Hoy me acordé de cómo era el mundo cuando el mundo era otro. Hace mucho, al menos, una semana. Todos los extranjeros aterrizaban en la calle en la que vivo, una arteria detrás de la Gran Vía, en el epicentro de Madrid. Los locales, en su mayoría bares, vomitaban gente de noche y de día. Los perros esparcían su orín por todas las esquinas. Salir a comprar el pan era entrar en un videojuego en el que sorteaba decenas de fantasmas hasta llegar a la panadería. Los niños en patinete atropellaban a los vagabundos. Decenas de modernos presumían de portátil en los cafés. El olor a marihuana se mezclaba con los gases de los tubos de escape. El cielo rebosaba de ruido y contaminación, nutriendo de polvo cada alféizar, barnizando los cristales de hollín, cubriendo de negro todas las ventanas. No había margaritas en los balcones. Entonces, yo hubiera querido morirme porque no se podía aguantar tanta vida.
Hoy recordé cuando éramos otros. Antes de que el miedo pulverizara las mascarillas de las farmacias, llenara de papel higiénico las despensas, vaciara de latas los estantes del supermercado. Antes de que el ejercito saltara a la calle, de que la enfermedad colapsara los hospitales, de que se impusiera la regla del metro en la conversación. Antes de que el palacio de hielo se llenara de cadáveres. Antes de que los ancianos convivieran con ancianos difuntos en las residencias. Antes de que las familias no pudieran decir adiós a sus muertos. Antes de que el mundo se aislara del mundo.

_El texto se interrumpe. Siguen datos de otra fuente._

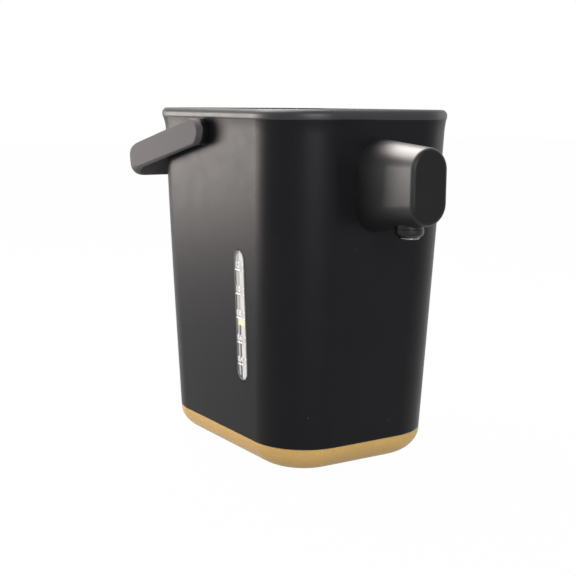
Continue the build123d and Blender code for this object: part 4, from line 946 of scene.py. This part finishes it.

Ahora, barro y escucho la radio imparable. Pongo la lavadora y actualizo la última hora en el ordenador. Friego mientras conecto con el discurso del presidente del gobierno. Troceo las judías verdes y consulto el noticiero en internet. Ordeno la alacena y grabo en vídeo los aplausos de los vecinos. Limpio la nevera y miro la televisión. No sé qué será para ustedes su profesión, pero para mí ser periodista es lidiar con la necesidad imperiosa y permanente de contar lo que nos pasa. Y lo que, por ejemplo, me pasa mientras escribo esto, es que no puedo ni podré contar nada nuevo. La epidemia suspendió mi trabajo y solo llegaré a contarles el desasosiego que me asalta. Y barro. Y pongo la lavadora. Y limpio la nevera. Y ordeno el armario. Y paso la aspiradora. Y me escapo a comprar el pan. Y me convierto en una ladrona que se esconde de nadie en las calles vacías e insólitas del centro de Madrid. Y cuento uno, dos, tres, cuatro vecinos y un perro haciendo cola frente al supermercado manteniendo las nuevas distancias de seguridad. Y doblo la esquina y me sorprende el inaudito canto de los pájaros en las calles del barrio. Y entro en la galería comercial de tenderos enfundados en guantes y mascarillas. Y se me suspendió la realidad. Y compro mandarinas. Y lejía. Y puerros. Y cebollas. Y lentejas. Y regreso al arresto domiciliario. Y subo los cien escalones que separan la calle de mi apartamento. Y cada escalón es una tabla de ejercicios. Y así evito el cubículo infecto del ascensor. Y entro en casa. Y me lavo las manos. Y paso la aspiradora. Y barro. Y pelo unas zanahorias. Y me impongo una línea de seguridad que me mantenga a salvo de mí misma. Y conecto la radio. Y me acuerdo de las palabras de la periodista Leila Guerriero que dicen: “Dejar atrás es, ahora, la forma de ganarlo todo. Regresar, la única forma de seguir adelante”. Quiero contarles cómo era el mundo cuando el mundo era otro. Hace mucho, al menos, una semana. Por eso escribo.